*Work to complete:* Give back the whole listing exactly as shown.

*Information supplied:*
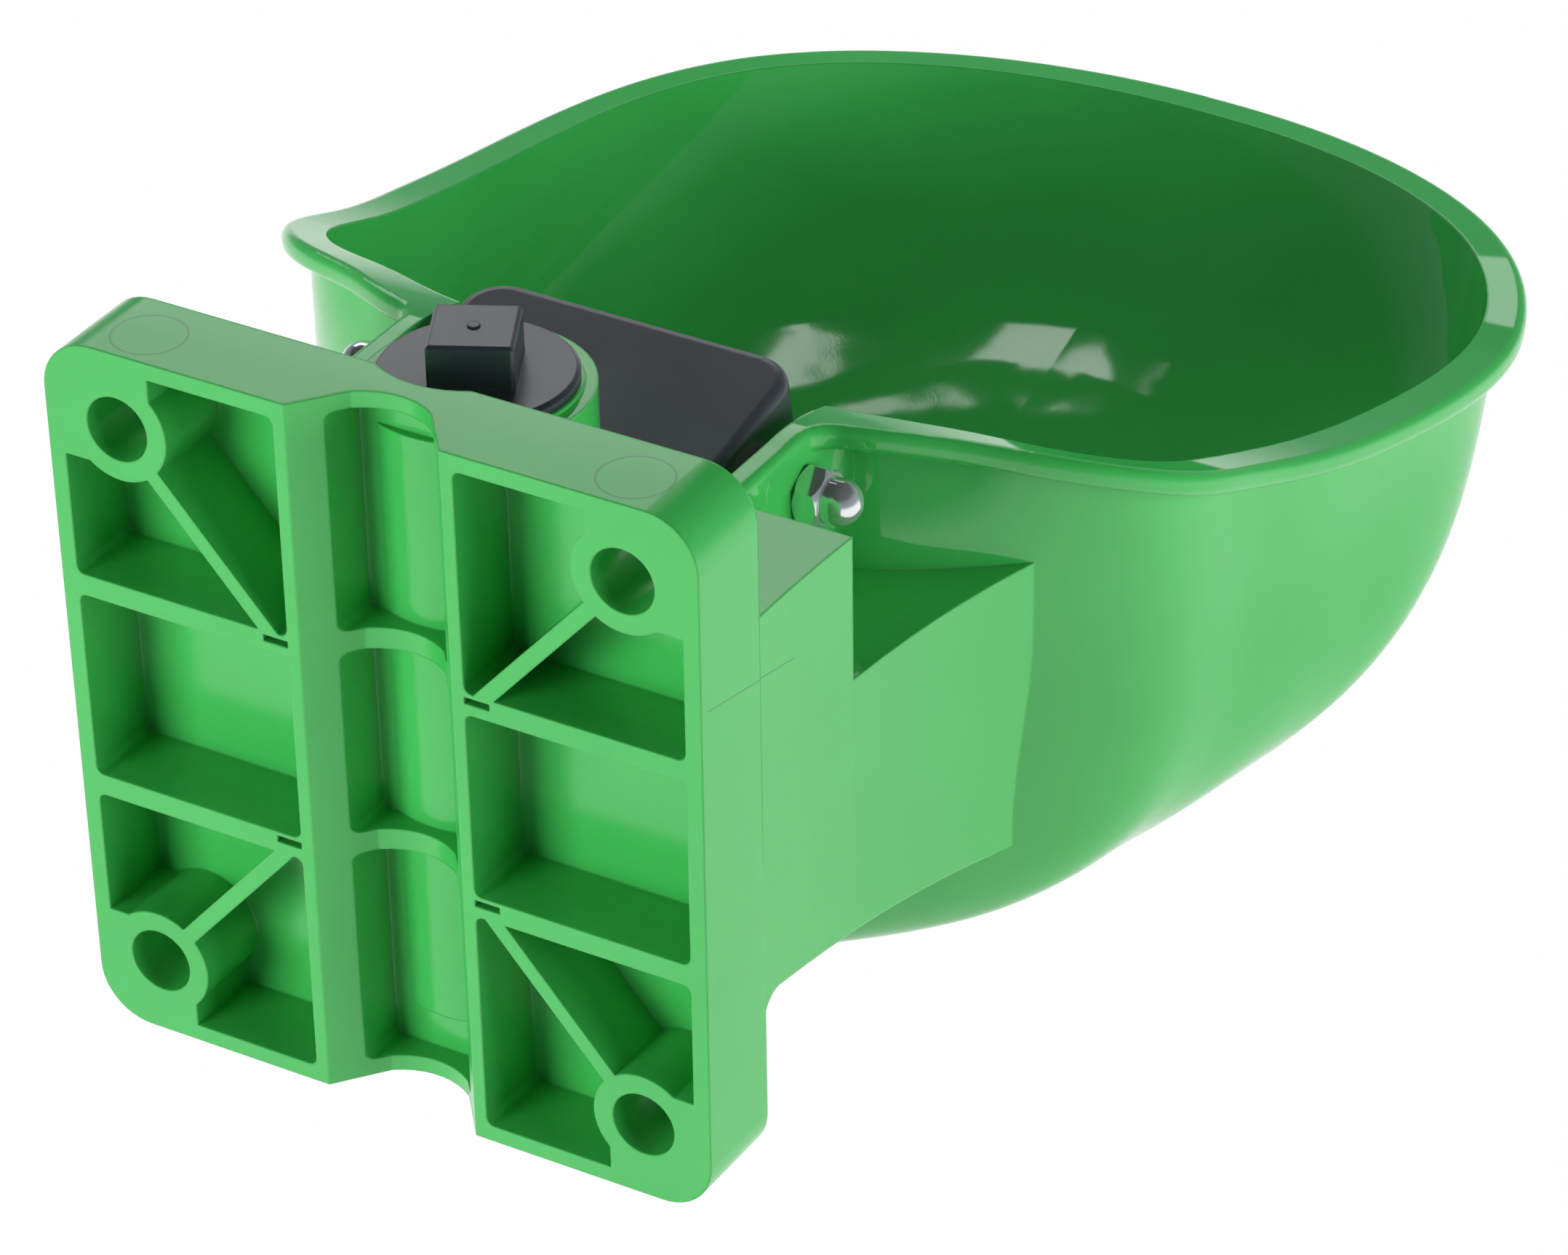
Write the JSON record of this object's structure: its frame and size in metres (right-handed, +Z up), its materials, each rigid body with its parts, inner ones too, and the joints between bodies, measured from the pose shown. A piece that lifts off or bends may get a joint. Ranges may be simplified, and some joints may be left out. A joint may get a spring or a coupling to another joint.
{
  "type": "livestock drinking bowl",
  "caption": "Wall-mounted livestock drinking bowl with a pivoting tongue that presses a spring-closed water valve, fed through an upright threaded tube.",
  "frame": {"origin": "centre of the four wall screw holes, on the flange's back face", "axes": "+Z up, -Y out from the wall towards the animal, X along the wall"},
  "size_m": [0.2084, 0.2972, 0.1463],
  "materials": {
    "green_plastic": "glossy moulded",
    "black_plastic": "satin",
    "bright_steel": "bright plated",
    "stainless": "satin",
    "brass": "turned",
    "seal_rubber": "matt",
    "white_plastic": "satin"
  },
  "bodies": {
    "bowl": {"bowl_body": "green_plastic", "top_plug": "black_plastic", "plug_seal": "seal_rubber", "tongue_axle": "stainless", "cap_nuts": "bright_steel", "valve_body": "brass", "body_seal": "seal_rubber", "valve_seat": "white_plastic", "stem_ring": "seal_rubber", "valve_spring": "stainless", "spring_cap": "brass", "retaining_ring": "stainless"},
    "tongue": {"tongue": "black_plastic", "bush_left": "white_plastic", "bush_right": "white_plastic"},
    "stem": {"valve_stem": "stainless", "valve_seal": "seal_rubber", "seal_clip": "stainless"}
  },
  "joints": [
    {"name": "tongue_hinge", "type": "hinge", "parent": "bowl", "child": "tongue", "pos_m": [0, -0.071, 0.0312], "axis": [1, 0, 0], "range_deg": [0, 8], "stiffness_Nm_per_rad": 0.5, "springref_deg": -8.59},
    {"name": "stem_slide", "type": "slide", "parent": "bowl", "child": "stem", "axis": [0, 1, 0], "range_m": [0, 0.0038], "deforming": ["valve_spring"]}
  ],
  "couplings": [
    {"joint": "stem_slide", "follows": "tongue_hinge", "m_per_rad": 0.0272}
  ]
}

*Solved problem:*
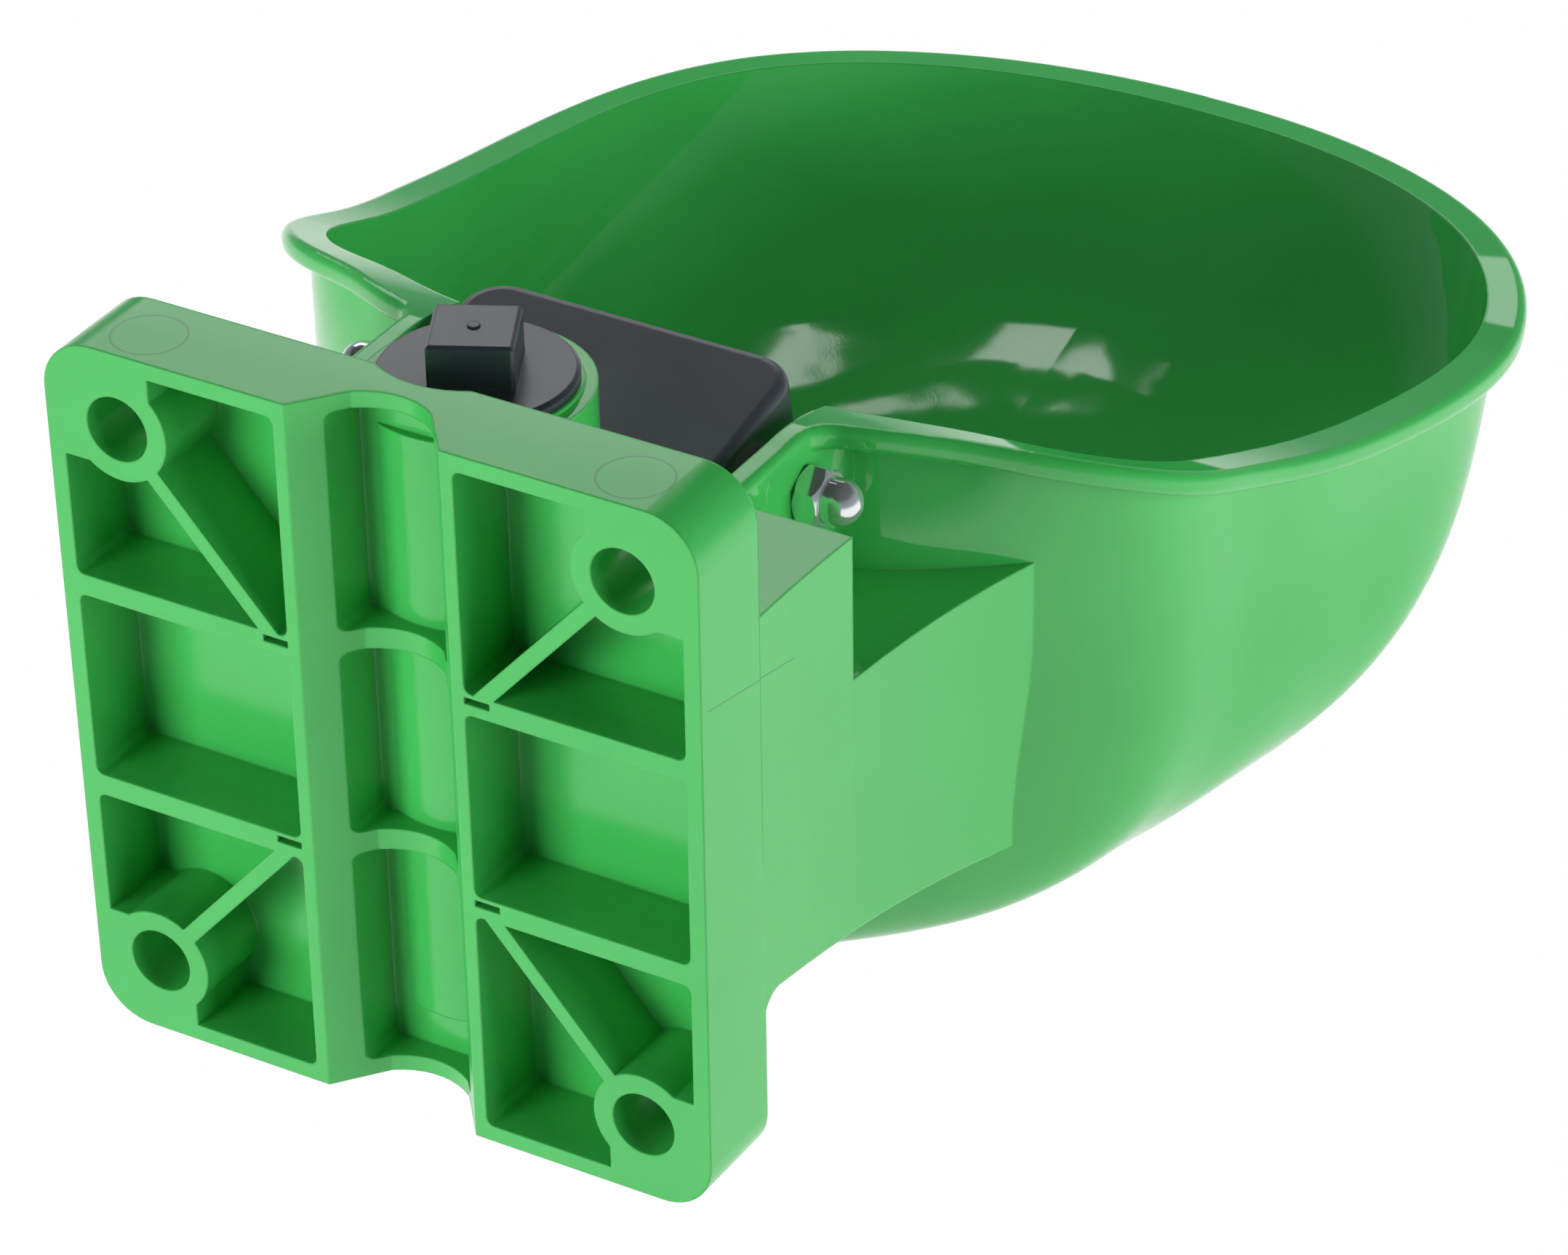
Write the JSON record of this object's structure: its frame and size in metres (right-handed, +Z up), its materials, each rigid body with its parts, inner ones too, and the joints between bodies, measured from the pose shown. A piece that lifts off or bends may get a joint. Ranges may be simplified, and some joints may be left out. A joint may get a spring or a coupling to another joint.
{
  "type": "livestock drinking bowl",
  "caption": "Wall-mounted livestock drinking bowl with a pivoting tongue that presses a spring-closed water valve, fed through an upright threaded tube.",
  "frame": {"origin": "centre of the four wall screw holes, on the flange's back face", "axes": "+Z up, -Y out from the wall towards the animal, X along the wall"},
  "size_m": [0.2084, 0.2972, 0.1463],
  "materials": {
    "green_plastic": "glossy moulded",
    "black_plastic": "satin",
    "bright_steel": "bright plated",
    "stainless": "satin",
    "brass": "turned",
    "seal_rubber": "matt",
    "white_plastic": "satin"
  },
  "bodies": {
    "bowl": {"bowl_body": "green_plastic", "top_plug": "black_plastic", "plug_seal": "seal_rubber", "tongue_axle": "stainless", "cap_nuts": "bright_steel", "valve_body": "brass", "body_seal": "seal_rubber", "valve_seat": "white_plastic", "stem_ring": "seal_rubber", "valve_spring": "stainless", "spring_cap": "brass", "retaining_ring": "stainless"},
    "tongue": {"tongue": "black_plastic", "bush_left": "white_plastic", "bush_right": "white_plastic"},
    "stem": {"valve_stem": "stainless", "valve_seal": "seal_rubber", "seal_clip": "stainless"}
  },
  "joints": [
    {"name": "tongue_hinge", "type": "hinge", "parent": "bowl", "child": "tongue", "pos_m": [0, -0.071, 0.0312], "axis": [1, 0, 0], "range_deg": [0, 8], "stiffness_Nm_per_rad": 0.5, "springref_deg": -8.59},
    {"name": "stem_slide", "type": "slide", "parent": "bowl", "child": "stem", "axis": [0, 1, 0], "range_m": [0, 0.0038], "deforming": ["valve_spring"]}
  ],
  "couplings": [
    {"joint": "stem_slide", "follows": "tongue_hinge", "m_per_rad": 0.0272}
  ]
}